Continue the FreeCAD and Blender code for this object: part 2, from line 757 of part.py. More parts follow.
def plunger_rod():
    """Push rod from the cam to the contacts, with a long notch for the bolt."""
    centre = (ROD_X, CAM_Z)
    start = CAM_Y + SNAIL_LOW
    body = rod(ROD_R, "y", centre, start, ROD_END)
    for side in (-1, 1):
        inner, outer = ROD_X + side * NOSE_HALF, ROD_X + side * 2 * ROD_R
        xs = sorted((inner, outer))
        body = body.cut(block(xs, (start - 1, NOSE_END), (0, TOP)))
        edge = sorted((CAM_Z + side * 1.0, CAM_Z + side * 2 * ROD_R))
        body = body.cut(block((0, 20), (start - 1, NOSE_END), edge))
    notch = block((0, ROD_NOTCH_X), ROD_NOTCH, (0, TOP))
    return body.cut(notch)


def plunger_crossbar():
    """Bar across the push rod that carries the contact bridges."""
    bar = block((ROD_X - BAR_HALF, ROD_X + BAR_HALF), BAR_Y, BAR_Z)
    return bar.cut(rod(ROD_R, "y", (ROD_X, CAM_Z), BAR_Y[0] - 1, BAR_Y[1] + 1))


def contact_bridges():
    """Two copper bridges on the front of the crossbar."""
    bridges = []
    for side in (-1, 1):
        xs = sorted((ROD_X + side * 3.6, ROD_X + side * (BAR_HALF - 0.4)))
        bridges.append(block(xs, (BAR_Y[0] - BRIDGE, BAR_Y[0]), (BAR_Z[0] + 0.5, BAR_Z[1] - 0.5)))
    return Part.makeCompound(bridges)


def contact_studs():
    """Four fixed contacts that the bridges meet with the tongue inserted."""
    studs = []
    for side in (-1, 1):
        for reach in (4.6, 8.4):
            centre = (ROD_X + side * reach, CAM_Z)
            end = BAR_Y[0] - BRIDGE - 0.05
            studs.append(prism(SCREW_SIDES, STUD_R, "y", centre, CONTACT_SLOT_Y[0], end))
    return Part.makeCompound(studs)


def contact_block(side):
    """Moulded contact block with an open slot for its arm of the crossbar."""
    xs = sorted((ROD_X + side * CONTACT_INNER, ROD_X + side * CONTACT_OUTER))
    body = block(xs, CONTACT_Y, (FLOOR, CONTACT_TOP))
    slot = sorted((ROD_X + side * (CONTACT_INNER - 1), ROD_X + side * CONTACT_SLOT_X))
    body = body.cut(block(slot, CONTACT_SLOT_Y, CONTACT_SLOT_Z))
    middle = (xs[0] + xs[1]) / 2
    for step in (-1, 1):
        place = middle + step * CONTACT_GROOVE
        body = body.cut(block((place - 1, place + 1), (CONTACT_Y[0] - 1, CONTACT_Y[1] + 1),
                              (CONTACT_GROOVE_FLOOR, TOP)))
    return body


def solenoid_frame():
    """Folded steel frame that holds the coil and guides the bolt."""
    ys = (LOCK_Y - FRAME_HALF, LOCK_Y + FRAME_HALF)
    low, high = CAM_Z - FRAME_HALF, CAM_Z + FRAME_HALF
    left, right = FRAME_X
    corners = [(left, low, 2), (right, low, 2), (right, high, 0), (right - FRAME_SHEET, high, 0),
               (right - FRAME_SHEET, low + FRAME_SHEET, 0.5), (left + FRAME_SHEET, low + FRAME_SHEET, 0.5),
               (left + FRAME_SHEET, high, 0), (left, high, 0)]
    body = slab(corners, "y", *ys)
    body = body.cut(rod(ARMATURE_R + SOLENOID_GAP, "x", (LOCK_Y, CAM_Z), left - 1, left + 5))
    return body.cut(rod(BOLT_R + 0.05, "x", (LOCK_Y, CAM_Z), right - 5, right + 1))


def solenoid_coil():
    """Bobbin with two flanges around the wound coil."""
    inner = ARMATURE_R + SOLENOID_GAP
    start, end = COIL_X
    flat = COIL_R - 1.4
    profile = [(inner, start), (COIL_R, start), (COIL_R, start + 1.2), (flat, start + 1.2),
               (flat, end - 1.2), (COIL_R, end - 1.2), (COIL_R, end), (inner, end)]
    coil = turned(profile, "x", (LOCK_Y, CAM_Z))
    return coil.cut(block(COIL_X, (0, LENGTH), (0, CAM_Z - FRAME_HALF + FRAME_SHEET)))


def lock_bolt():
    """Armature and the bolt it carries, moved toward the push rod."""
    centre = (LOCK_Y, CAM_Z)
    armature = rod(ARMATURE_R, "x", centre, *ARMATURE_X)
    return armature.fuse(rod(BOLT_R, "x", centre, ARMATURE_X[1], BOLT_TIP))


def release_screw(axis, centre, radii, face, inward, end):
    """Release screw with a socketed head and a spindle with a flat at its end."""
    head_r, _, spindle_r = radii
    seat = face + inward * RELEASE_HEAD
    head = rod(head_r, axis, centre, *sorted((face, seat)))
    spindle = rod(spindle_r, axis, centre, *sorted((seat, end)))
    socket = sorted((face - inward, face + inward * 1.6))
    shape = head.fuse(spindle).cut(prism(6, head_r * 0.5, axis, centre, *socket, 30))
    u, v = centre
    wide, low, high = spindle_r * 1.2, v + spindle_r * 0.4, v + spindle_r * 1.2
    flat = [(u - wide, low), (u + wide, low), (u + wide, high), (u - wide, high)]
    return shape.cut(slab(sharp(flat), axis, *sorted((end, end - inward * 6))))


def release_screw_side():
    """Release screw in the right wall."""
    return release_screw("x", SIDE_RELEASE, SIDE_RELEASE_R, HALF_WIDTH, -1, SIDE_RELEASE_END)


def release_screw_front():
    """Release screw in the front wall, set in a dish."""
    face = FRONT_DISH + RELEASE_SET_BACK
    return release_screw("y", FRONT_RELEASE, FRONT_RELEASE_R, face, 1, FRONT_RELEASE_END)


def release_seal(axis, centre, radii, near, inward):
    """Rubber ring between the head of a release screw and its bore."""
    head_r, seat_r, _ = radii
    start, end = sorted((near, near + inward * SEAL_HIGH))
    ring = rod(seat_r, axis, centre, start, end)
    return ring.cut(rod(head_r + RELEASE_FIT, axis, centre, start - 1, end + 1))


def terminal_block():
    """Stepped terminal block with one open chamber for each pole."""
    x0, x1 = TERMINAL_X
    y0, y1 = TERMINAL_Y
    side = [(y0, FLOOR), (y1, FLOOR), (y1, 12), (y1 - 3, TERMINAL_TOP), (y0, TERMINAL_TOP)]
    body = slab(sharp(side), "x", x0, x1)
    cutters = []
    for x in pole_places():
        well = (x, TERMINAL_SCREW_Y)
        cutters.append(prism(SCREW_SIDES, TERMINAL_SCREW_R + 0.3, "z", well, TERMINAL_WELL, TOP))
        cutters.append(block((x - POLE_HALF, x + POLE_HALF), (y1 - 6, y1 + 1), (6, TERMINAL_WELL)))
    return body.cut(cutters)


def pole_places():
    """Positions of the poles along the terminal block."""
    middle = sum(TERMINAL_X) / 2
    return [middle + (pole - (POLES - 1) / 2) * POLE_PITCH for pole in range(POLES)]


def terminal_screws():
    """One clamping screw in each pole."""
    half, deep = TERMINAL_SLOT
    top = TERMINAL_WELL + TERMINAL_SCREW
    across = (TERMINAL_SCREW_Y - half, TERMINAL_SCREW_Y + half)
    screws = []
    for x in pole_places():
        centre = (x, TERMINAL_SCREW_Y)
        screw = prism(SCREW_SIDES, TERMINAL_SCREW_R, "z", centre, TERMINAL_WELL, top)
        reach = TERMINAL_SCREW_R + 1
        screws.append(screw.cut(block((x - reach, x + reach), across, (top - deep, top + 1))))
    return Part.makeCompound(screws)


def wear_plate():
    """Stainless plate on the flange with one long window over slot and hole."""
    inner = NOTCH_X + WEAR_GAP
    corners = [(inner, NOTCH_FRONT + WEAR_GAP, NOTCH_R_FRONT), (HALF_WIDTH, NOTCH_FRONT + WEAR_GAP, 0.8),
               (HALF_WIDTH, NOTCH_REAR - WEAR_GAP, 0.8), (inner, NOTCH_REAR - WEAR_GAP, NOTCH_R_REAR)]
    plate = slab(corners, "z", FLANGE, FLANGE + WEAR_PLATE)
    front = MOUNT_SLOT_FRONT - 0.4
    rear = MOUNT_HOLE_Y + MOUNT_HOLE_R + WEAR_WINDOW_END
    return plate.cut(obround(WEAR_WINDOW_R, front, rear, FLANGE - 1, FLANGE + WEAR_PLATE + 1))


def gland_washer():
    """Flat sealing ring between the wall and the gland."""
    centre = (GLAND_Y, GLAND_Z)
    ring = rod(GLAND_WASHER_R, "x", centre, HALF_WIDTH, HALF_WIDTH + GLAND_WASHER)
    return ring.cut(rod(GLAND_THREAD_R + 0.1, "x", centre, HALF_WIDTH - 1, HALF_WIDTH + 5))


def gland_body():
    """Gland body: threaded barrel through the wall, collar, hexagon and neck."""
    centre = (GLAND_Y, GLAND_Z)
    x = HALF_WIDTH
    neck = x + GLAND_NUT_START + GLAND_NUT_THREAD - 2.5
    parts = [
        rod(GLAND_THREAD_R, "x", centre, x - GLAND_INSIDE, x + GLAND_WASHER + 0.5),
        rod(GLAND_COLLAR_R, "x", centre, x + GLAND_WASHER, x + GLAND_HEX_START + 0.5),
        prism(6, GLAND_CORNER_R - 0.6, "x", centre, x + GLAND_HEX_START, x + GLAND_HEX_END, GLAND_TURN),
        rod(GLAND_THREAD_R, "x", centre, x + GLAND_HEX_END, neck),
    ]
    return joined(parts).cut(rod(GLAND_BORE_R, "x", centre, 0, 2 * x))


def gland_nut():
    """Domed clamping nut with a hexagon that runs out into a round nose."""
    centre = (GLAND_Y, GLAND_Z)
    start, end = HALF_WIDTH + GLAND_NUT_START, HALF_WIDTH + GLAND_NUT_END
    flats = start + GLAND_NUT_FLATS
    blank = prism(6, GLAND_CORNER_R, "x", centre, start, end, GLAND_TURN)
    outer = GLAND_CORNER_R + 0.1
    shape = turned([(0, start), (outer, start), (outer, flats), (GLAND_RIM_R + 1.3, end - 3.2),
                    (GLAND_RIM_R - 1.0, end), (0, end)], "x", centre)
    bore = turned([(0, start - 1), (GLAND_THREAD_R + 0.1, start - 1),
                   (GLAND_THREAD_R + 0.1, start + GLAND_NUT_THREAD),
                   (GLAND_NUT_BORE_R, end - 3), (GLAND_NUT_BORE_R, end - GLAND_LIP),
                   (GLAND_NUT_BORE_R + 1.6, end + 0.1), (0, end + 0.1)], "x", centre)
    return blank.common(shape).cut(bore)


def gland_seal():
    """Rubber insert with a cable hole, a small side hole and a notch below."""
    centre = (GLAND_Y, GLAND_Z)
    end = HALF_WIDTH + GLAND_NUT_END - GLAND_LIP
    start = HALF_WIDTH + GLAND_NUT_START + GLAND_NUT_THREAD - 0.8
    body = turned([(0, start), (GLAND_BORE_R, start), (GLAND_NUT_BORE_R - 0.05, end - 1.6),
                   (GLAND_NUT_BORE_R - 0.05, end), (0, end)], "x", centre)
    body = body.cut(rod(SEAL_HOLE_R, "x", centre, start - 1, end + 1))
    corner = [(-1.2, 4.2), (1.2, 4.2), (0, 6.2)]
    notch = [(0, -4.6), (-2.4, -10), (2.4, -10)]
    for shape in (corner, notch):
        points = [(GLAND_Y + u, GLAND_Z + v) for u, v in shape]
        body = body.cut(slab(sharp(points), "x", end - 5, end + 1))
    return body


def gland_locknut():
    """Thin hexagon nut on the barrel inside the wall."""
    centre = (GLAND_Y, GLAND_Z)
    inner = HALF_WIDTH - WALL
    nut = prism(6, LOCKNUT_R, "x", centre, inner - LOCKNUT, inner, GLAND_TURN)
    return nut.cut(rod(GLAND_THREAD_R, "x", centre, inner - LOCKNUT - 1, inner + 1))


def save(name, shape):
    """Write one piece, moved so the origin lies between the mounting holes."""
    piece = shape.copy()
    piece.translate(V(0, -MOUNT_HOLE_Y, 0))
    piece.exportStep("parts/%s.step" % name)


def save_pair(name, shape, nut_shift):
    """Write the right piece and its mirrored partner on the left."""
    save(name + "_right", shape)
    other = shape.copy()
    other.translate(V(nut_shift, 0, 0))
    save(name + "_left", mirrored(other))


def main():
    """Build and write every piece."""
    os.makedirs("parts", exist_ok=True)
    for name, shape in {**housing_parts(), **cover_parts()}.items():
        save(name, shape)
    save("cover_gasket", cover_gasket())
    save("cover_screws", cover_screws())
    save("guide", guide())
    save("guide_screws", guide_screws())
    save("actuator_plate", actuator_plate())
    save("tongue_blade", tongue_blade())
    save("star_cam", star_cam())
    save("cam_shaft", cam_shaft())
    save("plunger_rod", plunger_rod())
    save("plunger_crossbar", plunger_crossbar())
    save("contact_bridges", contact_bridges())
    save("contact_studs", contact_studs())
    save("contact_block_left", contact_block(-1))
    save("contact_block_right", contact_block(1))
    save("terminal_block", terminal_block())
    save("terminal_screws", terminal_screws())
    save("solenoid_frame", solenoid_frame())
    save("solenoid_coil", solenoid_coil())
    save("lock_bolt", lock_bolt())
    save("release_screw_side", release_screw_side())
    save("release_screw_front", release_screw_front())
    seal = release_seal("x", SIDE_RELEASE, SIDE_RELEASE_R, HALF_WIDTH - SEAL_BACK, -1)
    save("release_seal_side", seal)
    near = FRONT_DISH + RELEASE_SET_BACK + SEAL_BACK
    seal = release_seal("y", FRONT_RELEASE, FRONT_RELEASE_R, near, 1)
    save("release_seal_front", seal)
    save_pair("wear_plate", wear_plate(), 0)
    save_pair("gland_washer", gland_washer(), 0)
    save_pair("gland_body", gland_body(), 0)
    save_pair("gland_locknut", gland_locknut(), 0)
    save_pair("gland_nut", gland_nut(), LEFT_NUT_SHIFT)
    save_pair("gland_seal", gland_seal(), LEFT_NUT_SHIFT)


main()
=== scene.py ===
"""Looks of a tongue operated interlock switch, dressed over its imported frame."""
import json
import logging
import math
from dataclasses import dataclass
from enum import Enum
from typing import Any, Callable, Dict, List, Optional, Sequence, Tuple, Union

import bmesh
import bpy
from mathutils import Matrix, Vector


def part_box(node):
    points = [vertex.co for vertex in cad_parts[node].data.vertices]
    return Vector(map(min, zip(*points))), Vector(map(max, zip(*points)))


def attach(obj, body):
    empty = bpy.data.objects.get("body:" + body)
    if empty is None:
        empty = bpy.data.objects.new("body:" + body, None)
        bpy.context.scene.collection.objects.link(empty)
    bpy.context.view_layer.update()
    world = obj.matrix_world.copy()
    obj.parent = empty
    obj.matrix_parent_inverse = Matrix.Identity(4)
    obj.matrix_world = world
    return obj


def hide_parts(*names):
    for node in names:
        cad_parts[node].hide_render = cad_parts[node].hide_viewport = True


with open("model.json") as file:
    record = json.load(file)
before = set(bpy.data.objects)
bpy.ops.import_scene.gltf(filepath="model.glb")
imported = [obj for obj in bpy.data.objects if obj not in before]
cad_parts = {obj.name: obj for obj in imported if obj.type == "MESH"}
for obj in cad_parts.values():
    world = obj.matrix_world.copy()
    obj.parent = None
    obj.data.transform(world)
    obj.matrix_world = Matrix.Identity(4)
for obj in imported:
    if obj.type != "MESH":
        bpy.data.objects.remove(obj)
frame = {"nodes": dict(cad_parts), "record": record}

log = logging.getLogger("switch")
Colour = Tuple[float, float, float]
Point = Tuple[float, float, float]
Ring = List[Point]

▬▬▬

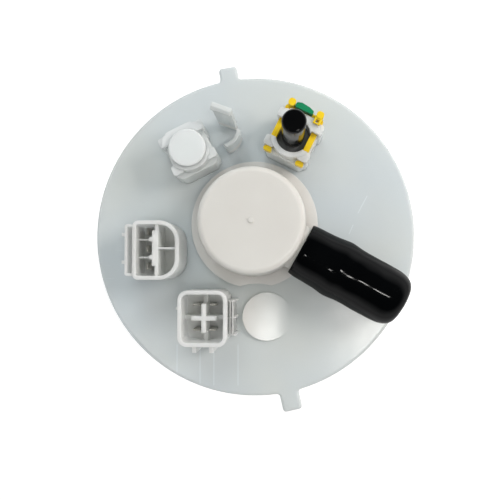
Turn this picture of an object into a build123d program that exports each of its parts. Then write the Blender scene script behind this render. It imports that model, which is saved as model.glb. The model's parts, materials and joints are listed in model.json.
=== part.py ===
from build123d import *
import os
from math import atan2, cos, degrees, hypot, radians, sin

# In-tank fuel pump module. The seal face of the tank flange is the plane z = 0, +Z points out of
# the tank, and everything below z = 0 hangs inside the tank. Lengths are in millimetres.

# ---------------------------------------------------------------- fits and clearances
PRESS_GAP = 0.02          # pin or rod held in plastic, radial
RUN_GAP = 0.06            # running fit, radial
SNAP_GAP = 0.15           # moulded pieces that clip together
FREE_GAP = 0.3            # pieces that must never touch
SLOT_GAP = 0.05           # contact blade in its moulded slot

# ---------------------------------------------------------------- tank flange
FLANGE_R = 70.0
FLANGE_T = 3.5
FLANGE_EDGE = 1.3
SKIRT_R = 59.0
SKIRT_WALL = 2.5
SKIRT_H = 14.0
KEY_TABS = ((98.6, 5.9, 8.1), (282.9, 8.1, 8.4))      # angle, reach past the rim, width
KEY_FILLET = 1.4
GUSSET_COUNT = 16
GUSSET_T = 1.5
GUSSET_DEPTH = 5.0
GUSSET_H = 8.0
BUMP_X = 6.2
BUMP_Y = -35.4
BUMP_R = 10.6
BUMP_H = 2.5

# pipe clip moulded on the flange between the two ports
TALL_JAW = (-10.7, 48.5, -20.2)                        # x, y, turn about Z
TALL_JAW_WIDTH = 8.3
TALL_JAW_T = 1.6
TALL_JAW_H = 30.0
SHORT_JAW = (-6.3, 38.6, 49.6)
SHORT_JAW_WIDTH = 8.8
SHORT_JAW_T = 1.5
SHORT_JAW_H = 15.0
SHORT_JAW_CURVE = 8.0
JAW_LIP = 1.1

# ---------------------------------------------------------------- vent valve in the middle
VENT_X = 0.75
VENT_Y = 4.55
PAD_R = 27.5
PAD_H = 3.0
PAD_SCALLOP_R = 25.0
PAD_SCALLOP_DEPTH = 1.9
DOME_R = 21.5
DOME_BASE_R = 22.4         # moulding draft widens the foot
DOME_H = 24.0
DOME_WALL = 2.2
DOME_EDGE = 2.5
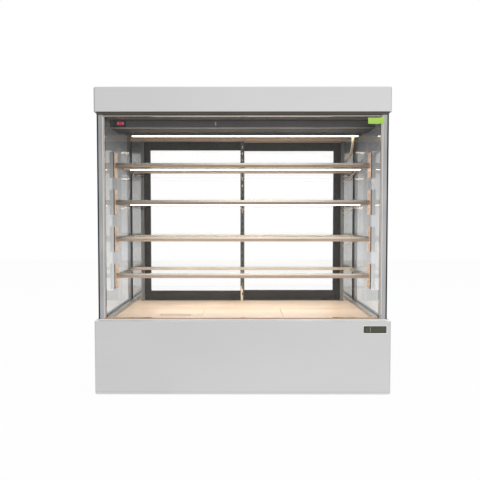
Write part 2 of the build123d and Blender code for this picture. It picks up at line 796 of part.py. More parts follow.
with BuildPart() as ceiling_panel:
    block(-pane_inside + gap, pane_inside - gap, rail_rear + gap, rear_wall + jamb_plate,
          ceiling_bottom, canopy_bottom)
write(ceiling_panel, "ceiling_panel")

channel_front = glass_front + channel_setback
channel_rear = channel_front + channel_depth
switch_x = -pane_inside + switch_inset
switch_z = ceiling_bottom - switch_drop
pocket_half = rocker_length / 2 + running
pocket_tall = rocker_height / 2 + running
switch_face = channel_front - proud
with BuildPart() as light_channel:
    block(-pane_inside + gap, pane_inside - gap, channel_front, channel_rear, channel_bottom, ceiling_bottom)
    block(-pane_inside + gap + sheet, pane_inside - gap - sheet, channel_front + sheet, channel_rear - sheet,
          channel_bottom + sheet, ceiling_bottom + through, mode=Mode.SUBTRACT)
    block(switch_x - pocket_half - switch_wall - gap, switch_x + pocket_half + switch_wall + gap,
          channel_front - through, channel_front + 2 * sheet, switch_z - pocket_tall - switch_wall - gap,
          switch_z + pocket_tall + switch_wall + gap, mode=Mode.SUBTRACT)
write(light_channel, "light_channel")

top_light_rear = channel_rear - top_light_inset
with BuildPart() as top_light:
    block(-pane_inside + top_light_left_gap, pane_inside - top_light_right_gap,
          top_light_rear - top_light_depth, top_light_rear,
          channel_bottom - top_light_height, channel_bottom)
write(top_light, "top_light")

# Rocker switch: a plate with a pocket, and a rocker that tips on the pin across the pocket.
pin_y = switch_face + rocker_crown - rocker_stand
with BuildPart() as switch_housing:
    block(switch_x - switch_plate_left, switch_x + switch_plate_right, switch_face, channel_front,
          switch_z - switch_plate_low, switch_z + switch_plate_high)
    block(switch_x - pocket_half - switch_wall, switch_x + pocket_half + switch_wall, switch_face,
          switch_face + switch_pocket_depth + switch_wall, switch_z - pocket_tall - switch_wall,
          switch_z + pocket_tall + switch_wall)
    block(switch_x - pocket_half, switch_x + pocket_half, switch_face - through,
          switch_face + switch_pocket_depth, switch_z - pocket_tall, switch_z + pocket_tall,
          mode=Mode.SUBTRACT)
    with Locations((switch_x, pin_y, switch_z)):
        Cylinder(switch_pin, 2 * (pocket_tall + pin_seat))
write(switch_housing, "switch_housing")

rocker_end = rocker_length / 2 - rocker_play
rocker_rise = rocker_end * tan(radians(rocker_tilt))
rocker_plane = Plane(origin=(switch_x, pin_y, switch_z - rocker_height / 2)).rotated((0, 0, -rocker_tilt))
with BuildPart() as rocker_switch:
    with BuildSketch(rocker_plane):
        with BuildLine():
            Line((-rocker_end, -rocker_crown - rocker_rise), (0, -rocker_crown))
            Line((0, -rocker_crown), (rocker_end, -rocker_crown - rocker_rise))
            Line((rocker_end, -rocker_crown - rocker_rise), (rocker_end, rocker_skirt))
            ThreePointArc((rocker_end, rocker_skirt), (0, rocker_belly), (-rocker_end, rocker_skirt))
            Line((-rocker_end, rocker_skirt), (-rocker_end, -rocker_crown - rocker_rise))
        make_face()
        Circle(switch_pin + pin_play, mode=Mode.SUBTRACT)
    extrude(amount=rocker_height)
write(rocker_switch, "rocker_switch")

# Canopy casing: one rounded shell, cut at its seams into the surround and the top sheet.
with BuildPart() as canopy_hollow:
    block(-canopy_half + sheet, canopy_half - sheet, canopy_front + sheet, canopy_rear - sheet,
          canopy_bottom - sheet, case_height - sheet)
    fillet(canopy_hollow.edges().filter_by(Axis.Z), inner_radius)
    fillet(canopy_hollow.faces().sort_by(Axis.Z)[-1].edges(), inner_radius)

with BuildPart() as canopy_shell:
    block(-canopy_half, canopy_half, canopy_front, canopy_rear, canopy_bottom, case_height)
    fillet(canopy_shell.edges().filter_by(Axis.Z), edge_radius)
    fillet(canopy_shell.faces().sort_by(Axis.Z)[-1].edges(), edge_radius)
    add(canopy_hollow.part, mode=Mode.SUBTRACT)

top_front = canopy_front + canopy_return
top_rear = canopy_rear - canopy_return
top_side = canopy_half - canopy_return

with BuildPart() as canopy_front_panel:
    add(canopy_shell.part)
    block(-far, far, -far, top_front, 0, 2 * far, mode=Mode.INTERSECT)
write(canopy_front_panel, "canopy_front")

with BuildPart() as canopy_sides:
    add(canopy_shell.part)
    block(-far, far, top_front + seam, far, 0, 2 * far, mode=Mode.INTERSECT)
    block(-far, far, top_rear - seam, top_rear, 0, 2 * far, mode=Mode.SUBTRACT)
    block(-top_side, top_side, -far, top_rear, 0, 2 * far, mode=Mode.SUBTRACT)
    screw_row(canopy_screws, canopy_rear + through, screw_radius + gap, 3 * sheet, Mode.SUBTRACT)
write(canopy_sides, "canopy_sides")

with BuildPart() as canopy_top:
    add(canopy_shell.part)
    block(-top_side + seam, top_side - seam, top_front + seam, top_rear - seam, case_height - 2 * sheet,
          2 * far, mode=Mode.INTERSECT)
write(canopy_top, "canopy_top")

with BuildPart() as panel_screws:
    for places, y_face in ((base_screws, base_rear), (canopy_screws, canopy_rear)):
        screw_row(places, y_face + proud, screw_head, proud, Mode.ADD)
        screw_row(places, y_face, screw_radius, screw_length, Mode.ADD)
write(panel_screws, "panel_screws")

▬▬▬

Copy and report every line where the word "context" is present.

        bpy.context.scene.collection.objects.link(empty)
    bpy.context.view_layer.update()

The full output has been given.